Any communications that a transaction is or that the book is “covered” (i.e. indicated demand from investors in the book equals or exceeds the amount of the securities being offered) is not any indication or assurance that the book will remain covered or that the transaction and Shares will be fully distributed by the Sole Bookrunner. The Sole Bookrunner reserves the right to take up a portion of the Shares as a principal position at any stage at its sole discretion, inter alia, to take account of the objectives of WACKER, MiFID II requirements and in accordance with allocation policies.
The Sole Bookrunner is acting on behalf of WACKER and no one else in connection with any offering of the Shares and will not be responsible to any other person for providing the protections afforded to clients of the Sole Bookrunner nor for providing advice in relation to any offering of the Shares.

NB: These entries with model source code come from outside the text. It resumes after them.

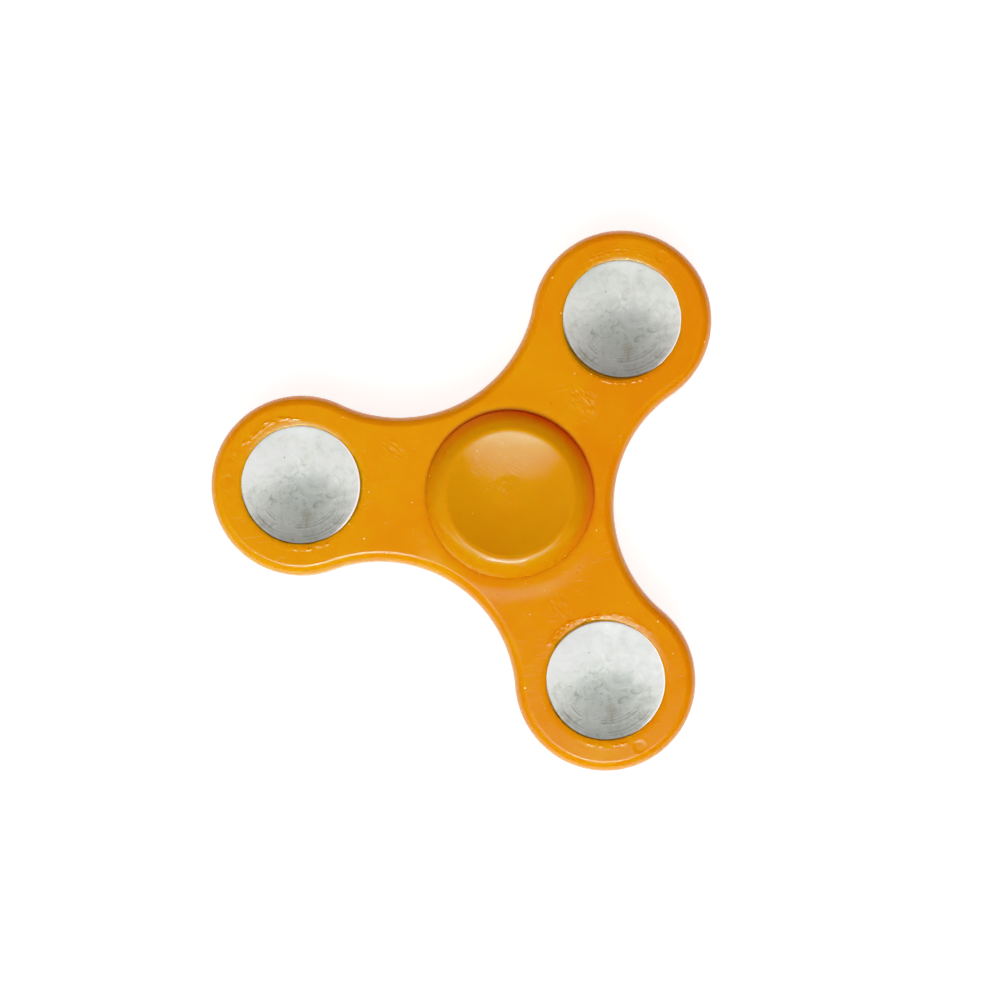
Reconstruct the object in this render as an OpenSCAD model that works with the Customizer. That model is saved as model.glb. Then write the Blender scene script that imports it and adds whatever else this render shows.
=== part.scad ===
// Three-lobed fidget spinner. A moulded body with pressed-in steel counterweights
// turns on a shielded ball bearing (608 size, 22 x 8 x 7 mm), whose inner ring is
// held between finger and thumb by two pressed-in caps.
// Frame: origin on the spin axis at the body's mid-plane, +Z along the spin axis
// towards the thumb cap, one finger gap centred on +X. All lengths in millimetres.

/* [Body] */
// Thickness of the moulded body
body_h = 8; // [7.6:0.1:8.2]
// Number of lobes, each with its own counterweight
lobe_count = 3; // [3:1:5]
// Distance from the spin axis to the centre of a lobe
lobe_pitch_r = 28.8; // [27:0.1:34]
// Radius of a lobe's round end
lobe_r = 12.5; // [12:0.1:13]
// Distance from the spin axis to the deepest point of a finger gap
waist_r = 14.5; // [14.2:0.1:16]
// Rounding of the body's outer edges
edge_r = 2; // [0.5:0.1:2.2]
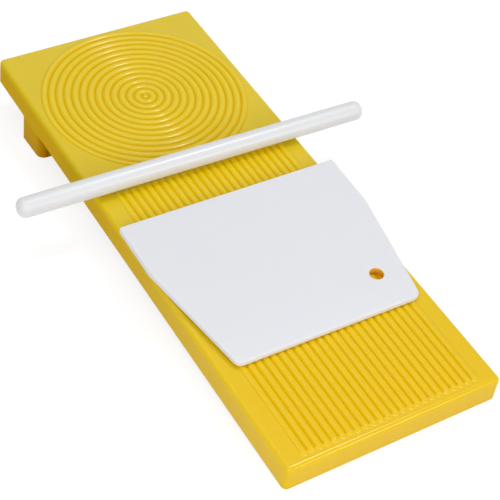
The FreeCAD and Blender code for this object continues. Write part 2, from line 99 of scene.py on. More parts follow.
class BoardSizes(bpy.types.PropertyGroup):
    """Sizes of the board and of the crests on it."""

    width: length("Width", "Board across its top", 86.2)
    length: length("Length", "Board from its near edge to its far edge", 219.0)
    side_height: length("Side height", "Side wall, from the plain top face down", 10.5)
    plate: length("Plate", "Plate over the hollow underside", 2.8)
    wall: length("Wall", "Side walls and foot walls", 2.8)
    draft: angle("Draft", "Slope of the side walls", 0.8)
    corner_round: length("Corner round", "Upright corners", 1.8)
    top_round: length("Top round", "Top edge", 1.6)
    bottom_round: length("Bottom round", "Outer bottom edge of the walls", 0.3)
    stiffener: length("Stiffener", "Thickness of the stiffeners and of the webs in the foot", 1.6)
    stiffener_inset: length("Stiffener inset", "Stiffeners end this far above the walls' bottom", 1.5)
    long_stiffeners: count("Long stiffeners", "Stiffeners along the board", 3)
    cross_stiffeners: count("Cross stiffeners", "Stiffeners across, from the near wall to the foot", 6)
    foot_drop: length("Foot drop", "Back of the foot, below the walls' bottom", 11.75)
    foot_length: length("Foot length", "Foot along the board", 14.9)
    foot_setback: length("Foot setback", "Foot's back face from the board's far edge", 23.8)
    foot_corner: length("Foot corner", "Upright front corners of the foot", 3.3)
    foot_rim: length("Foot rim", "Outer bottom rim of the foot", 0.5)
    rib_count: count("Ribs", "Straight ribs", 24)
    rib_pitch: length("Rib pitch", "From rib to rib", 3.02)
    rib_start: length("Rib start", "Ribs' near tips from the near edge", 3.15)
    rib_ring_gap: length("Gap", "Ribs' far tips from the rings", 2.3)
    ring_count: count("Rings", "Rings round the middle button", 13)
    ring_pitch: length("Ring pitch", "From ring to ring", 3.04)
    ring_margin: length("Ring margin", "Rings from the far edge", 1.73)
    crest_rise: length("Crest rise", "Crests above the plain top face", 0.5)
    groove_depth: length("Groove depth", "Grooves below the plain top face", 0.25)
    groove_fill: length("Groove fill", "Softness of the grooves' bottoms", 0.2)


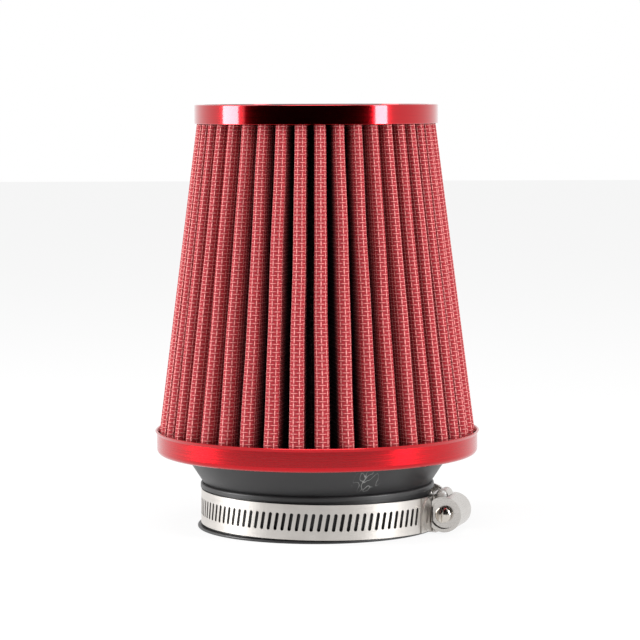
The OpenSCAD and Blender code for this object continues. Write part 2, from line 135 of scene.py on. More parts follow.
@dataclass(frozen=True)
class AnodisedAluminium:
    """Spun aluminium with a red dyed oxide layer.

    The dyed layer colours what the metal reflects, and its clear top gives a white glint.
    Brushing leaves fine lines that run round the ring.
    """

    name: str
    dye: str = "#d3081a"
    shade: str = "#8f0512"
    roughness: float = 0.22
    line_mm: float = 0.25
    run_mm: float = 22.0
    bump_um: float = 6.0
    coat: float = 0.5

    def make(self) -> bpy.types.Material:
        """Builds the material: colour, gloss and relief all follow the brushed lines."""
        made, shader = new_material(
            self.name, Metallic=1.0, Coat_Weight=self.coat, Coat_Roughness=0.08
        )
        tree = made.node_tree
        place = add_node(tree, "TexCoord")
        along = 1 / (self.run_mm * MM)
        stretched = add_node(
            tree,
            "Mapping",
            {"Vector": place.outputs["Object"], "Scale": (along, along, 1 / (self.line_mm * MM))},
        )
        lines = add_node(
            tree,
            "TexNoise",
            {"Vector": stretched.outputs[0], "Scale": 1.0, "Detail": 4.0, "Roughness": 0.62},
        )
        dyed = add_node(
            tree,
            "Mix",
            {0: lines.outputs[0], 6: linear(self.shade), 7: linear(self.dye)},
            data_type="RGBA",
        )
        deepened = add_node(
            tree,
            "Mix",
            {0: 0.55, 6: linear(self.dye), 7: dyed.outputs[2]},
            data_type="RGBA",
        )
        gloss = add_node(
            tree,
            "MapRange",
            {
                "Value": lines.outputs[0],
                "From Min": 0.3,
                "From Max": 0.7,
                "To Min": self.roughness * 0.8,
                "To Max": self.roughness * 1.25,
            },
        )
        relief = add_node(
            tree,
            "Bump",
            {"Height": lines.outputs[0], "Distance": self.bump_um * 1e-6, "Strength": 1.0},
        )
        tree.links.new(deepened.outputs[2], shader.inputs["Base Color"])
        tree.links.new(gloss.outputs[0], shader.inputs["Roughness"])
        tree.links.new(relief.outputs[0], shader.inputs["Normal"])
        return made


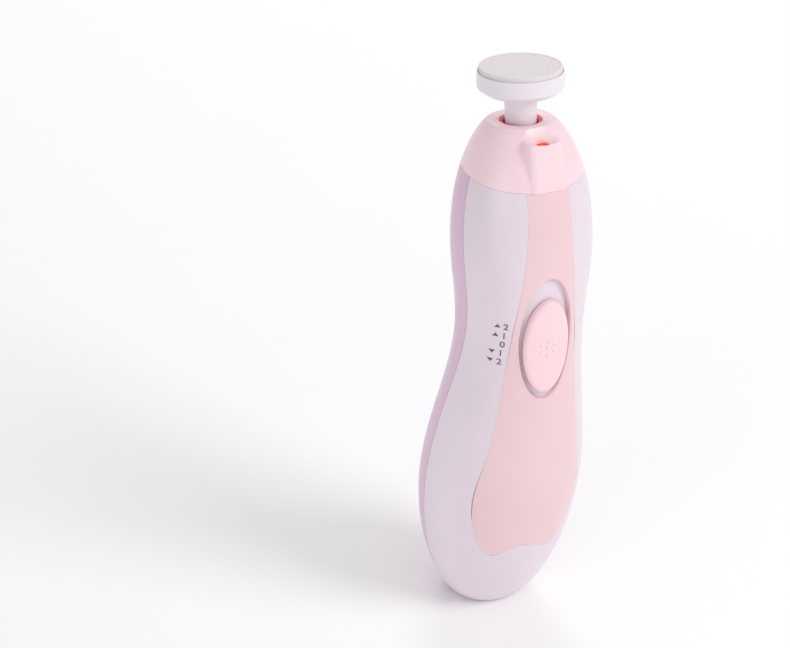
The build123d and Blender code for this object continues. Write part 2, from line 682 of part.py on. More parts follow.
with BuildPart() as front_panel:
    add(skin.part)
    add(panel_floor.part, mode=Mode.SUBTRACT)
    add(panel_outline(0.0).part, mode=Mode.INTERSECT)
    split(bisect_by=NOSE_PLANE.offset(-SEAM_GAP), keep=Keep.BOTTOM)
    add(recess_prism.part, mode=Mode.SUBTRACT)
    add(pod_form(FIT).part, mode=Mode.SUBTRACT)

# ---------------------------------------------------------------- switch slide
with BuildPart() as thumb_button:
    with BuildSketch(slide_plane(-3 * BUTTON_PROUD)):
        Ellipse(BUTTON_WIDTH / 2, BUTTON_LENGTH / 2)
    extrude(amount=-(3 * BUTTON_PROUD + CARRIER_DEPTH))
    add(button_skin.part, mode=Mode.INTERSECT)
    add(button_underside.part, mode=Mode.SUBTRACT)
    crown = thumb_button.faces().sort_by(SLIDE_AXIS)[-1]
    fillet(crown.edges(), BUTTON_EDGE)
    with BuildSketch(slide_plane(NECK_TOP - FIT / 2)):
        Rectangle(NECK_WIDTH + FIT, NECK_LENGTH + FIT)
    extrude(amount=-CARRIER_DEPTH, mode=Mode.SUBTRACT)
    with Locations(SLIDE_PLANE.offset(BUTTON_PROUD - DOT_RADIUS / 2)):
        Sphere(DOT_RADIUS)
        with PolarLocations(DOT_SPACING, 6):
            Sphere(DOT_RADIUS)

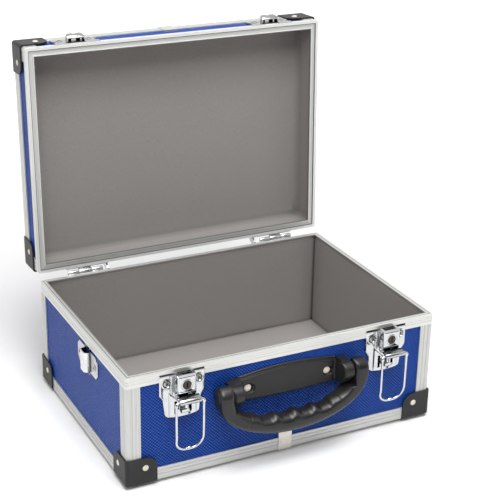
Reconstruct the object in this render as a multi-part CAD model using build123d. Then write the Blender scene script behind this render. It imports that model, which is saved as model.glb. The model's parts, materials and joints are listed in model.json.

This press release contains forward-looking statements based on assumptions and estimates of WACKER’s Executive Board. Although we assume the expectations in these forward-looking statements are realistic, we cannot guarantee they will prove to be correct. The assumptions may harbor risks and uncertainties that may cause the actual figures to differ considerably from the forward-looking statements. Factors that may cause such discrepancies include changes in the economic and business environment, variations in exchange and interest rates, the introduction of competing products, lack of acceptance for new products or services, and changes in corporate strategy. WACKER does not plan to update the forward-looking statements, nor does it assume the obligation to do so.